Your task is to print the material below exactly as presented.
(begin)
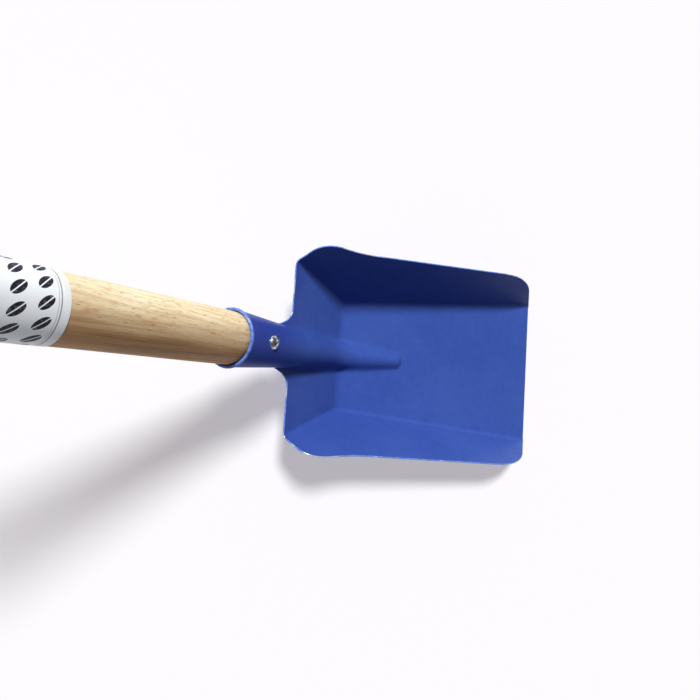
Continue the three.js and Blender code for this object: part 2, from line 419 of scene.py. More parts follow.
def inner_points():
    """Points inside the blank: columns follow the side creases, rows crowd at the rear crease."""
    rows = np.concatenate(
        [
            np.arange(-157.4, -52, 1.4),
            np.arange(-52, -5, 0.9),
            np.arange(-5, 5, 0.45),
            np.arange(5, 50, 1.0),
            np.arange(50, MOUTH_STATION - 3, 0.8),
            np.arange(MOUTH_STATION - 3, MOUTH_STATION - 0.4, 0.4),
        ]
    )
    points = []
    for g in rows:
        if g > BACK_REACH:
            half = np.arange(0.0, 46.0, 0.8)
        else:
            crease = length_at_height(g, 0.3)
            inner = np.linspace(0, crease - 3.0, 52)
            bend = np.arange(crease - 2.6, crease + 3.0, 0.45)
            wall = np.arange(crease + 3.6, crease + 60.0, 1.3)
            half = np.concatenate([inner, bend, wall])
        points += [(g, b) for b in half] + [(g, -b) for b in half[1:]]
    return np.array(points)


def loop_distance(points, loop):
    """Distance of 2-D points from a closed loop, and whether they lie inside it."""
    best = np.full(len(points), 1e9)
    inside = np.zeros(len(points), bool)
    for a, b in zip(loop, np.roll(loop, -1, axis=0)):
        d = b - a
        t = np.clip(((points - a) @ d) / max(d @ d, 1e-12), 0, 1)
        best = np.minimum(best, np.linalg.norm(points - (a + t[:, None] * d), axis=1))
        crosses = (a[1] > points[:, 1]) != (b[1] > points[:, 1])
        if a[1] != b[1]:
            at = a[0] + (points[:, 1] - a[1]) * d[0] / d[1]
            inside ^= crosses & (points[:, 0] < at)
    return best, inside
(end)
ANSWER FOR THE TASK>
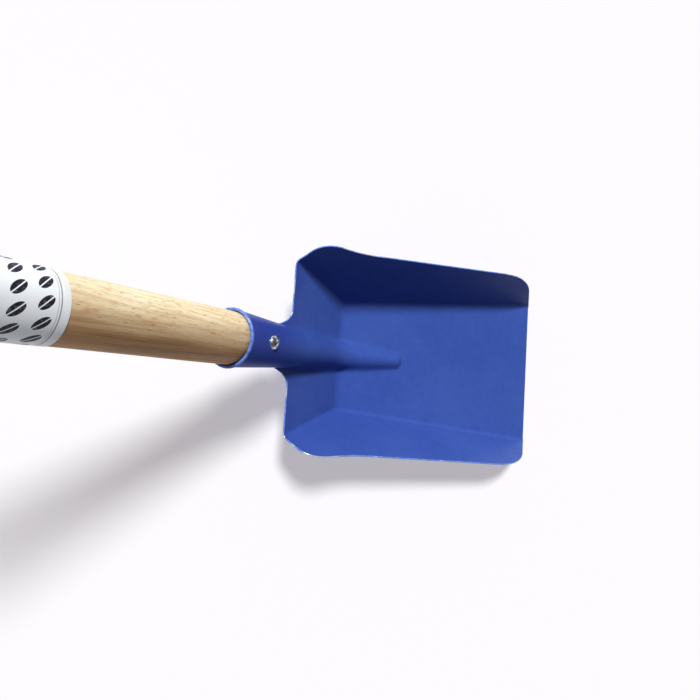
Continue the three.js and Blender code for this object: part 2, from line 419 of scene.py. More parts follow.
def inner_points():
    """Points inside the blank: columns follow the side creases, rows crowd at the rear crease."""
    rows = np.concatenate(
        [
            np.arange(-157.4, -52, 1.4),
            np.arange(-52, -5, 0.9),
            np.arange(-5, 5, 0.45),
            np.arange(5, 50, 1.0),
            np.arange(50, MOUTH_STATION - 3, 0.8),
            np.arange(MOUTH_STATION - 3, MOUTH_STATION - 0.4, 0.4),
        ]
    )
    points = []
    for g in rows:
        if g > BACK_REACH:
            half = np.arange(0.0, 46.0, 0.8)
        else:
            crease = length_at_height(g, 0.3)
            inner = np.linspace(0, crease - 3.0, 52)
            bend = np.arange(crease - 2.6, crease + 3.0, 0.45)
            wall = np.arange(crease + 3.6, crease + 60.0, 1.3)
            half = np.concatenate([inner, bend, wall])
        points += [(g, b) for b in half] + [(g, -b) for b in half[1:]]
    return np.array(points)


def loop_distance(points, loop):
    """Distance of 2-D points from a closed loop, and whether they lie inside it."""
    best = np.full(len(points), 1e9)
    inside = np.zeros(len(points), bool)
    for a, b in zip(loop, np.roll(loop, -1, axis=0)):
        d = b - a
        t = np.clip(((points - a) @ d) / max(d @ d, 1e-12), 0, 1)
        best = np.minimum(best, np.linalg.norm(points - (a + t[:, None] * d), axis=1))
        crosses = (a[1] > points[:, 1]) != (b[1] > points[:, 1])
        if a[1] != b[1]:
            at = a[0] + (points[:, 1] - a[1]) * d[0] / d[1]
            inside ^= crosses & (points[:, 0] < at)
    return best, inside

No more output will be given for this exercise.